Invité de l'émission Forum pour expliquer cette situation inédite, Maxime Botteron, économiste chez Credit Suisse, évoque deux facteurs. "Le premier est le fait que l'inflation en Suisse est nettement plus basse que dans la zone euro. On a donc un effet de compensation à travers le taux de change. Le deuxième, c'est l'environnement conjoncturel dans la zone euro qui s'est détérioré ces derniers mois avec l'explosion des prix de l'énergie, qui pèse vraiment sur le budget des ménages et qui entraîne une hausse des coûts de la production."
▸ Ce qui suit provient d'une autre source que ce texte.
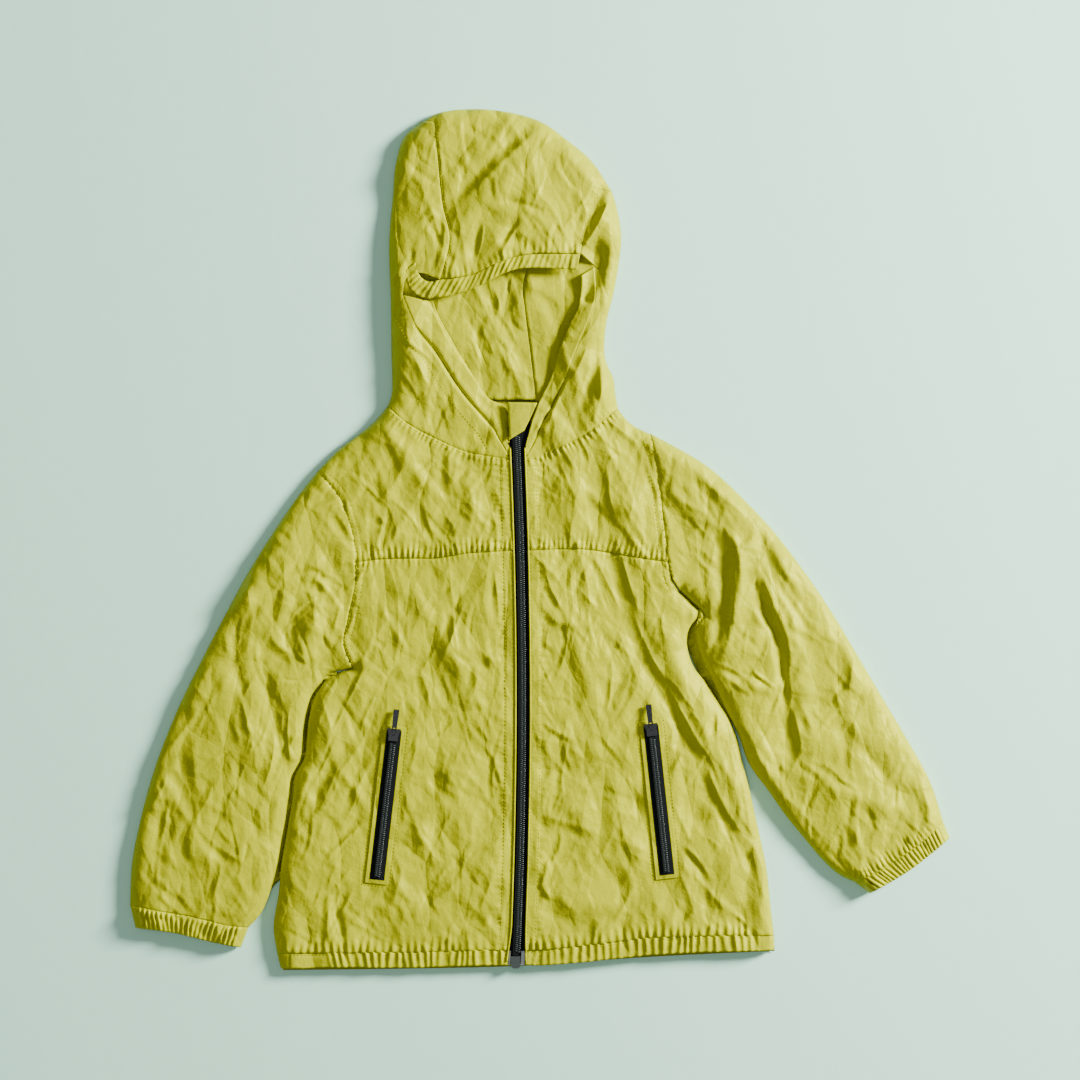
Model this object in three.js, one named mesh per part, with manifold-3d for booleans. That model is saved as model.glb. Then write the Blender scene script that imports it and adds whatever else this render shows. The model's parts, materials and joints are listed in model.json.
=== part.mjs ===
// A child's hooded windbreaker, laid flat on its back with the front zip closed.
//
// Millimetres, +Z up. X runs across the garment, Y from the hem up to the hood. The origin is
// on the surface that the jacket lies on, close to the centre front line.
// "Left" and "right" are as seen by someone who looks down on the garment.
//
// Every piece of cloth is a wall. Its places are laid out on the surface first, between the
// lines along which it is cut and sewn. Each place is then lifted to the height at which the
// upper layer of the garment lies there, or set on the surface if it is in the lower layer.
// All pieces share one height, so they run on from each other across their seams.

import * as THREE from "three";
import Module from "manifold-3d";
import { mergeVertices } from "three/addons/utils/BufferGeometryUtils.js";

const wasm = await Module();
wasm.setup();

// ---- driving dimensions ----

const WALL = 1.2; // one layer of cloth
const CASING_WALL = 1.8; // cloth turned over an elastic
const SEAM_GAP = 0.3; // between neighbouring pieces
const LIE_HEIGHT = 10; // top of the upper layer where nothing lifts it
const EDGE_HEIGHT = 3.2; // height of the turned edge, where upper and lower layer meet
const EDGE_ROUND = 15; // how far in from the edge the upper layer reaches its height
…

Pour le spécialiste, c'est donc avant tout l'euro qui s'est déprécié et non la valeur du franc suisse qui a véritablement augmenté. "On voit la différence avec le dollars, où le taux de change est relativement stable", précise-t-il.
"Des carnets de commande extrêmement bien garnis"
La BNS, elle, ne semble pas prête pour l'instant à mettre en place un éventuel taux plancher pour stabiliser le taux de change, comme elle avait pu le faire par le passé. Pour Maxime Botteron, c'est en effet une situation bien différente.
"Pour les exportateurs suisses, le fait que l'inflation soit beaucoup plus haute dans la zone euro leur permet de répercuter l'appréciation du franc suisse sur les produits qu'ils vendent dans la zone euro. On est donc dans un environnement qui leur permet une hausse des prix. D'autre part, on est arrivé dans une situation où les entreprises du secteur industriel exportateur avaient des carnets de commande extrêmement bien garnis, avec le rebond qui a suivi la réouverture de l'économie mondiale après la pandémie (...) les prochains mois vont sans doute être un peu plus difficile, avec une baisse de la demande attendue de la part de la zone euro", conclut-il.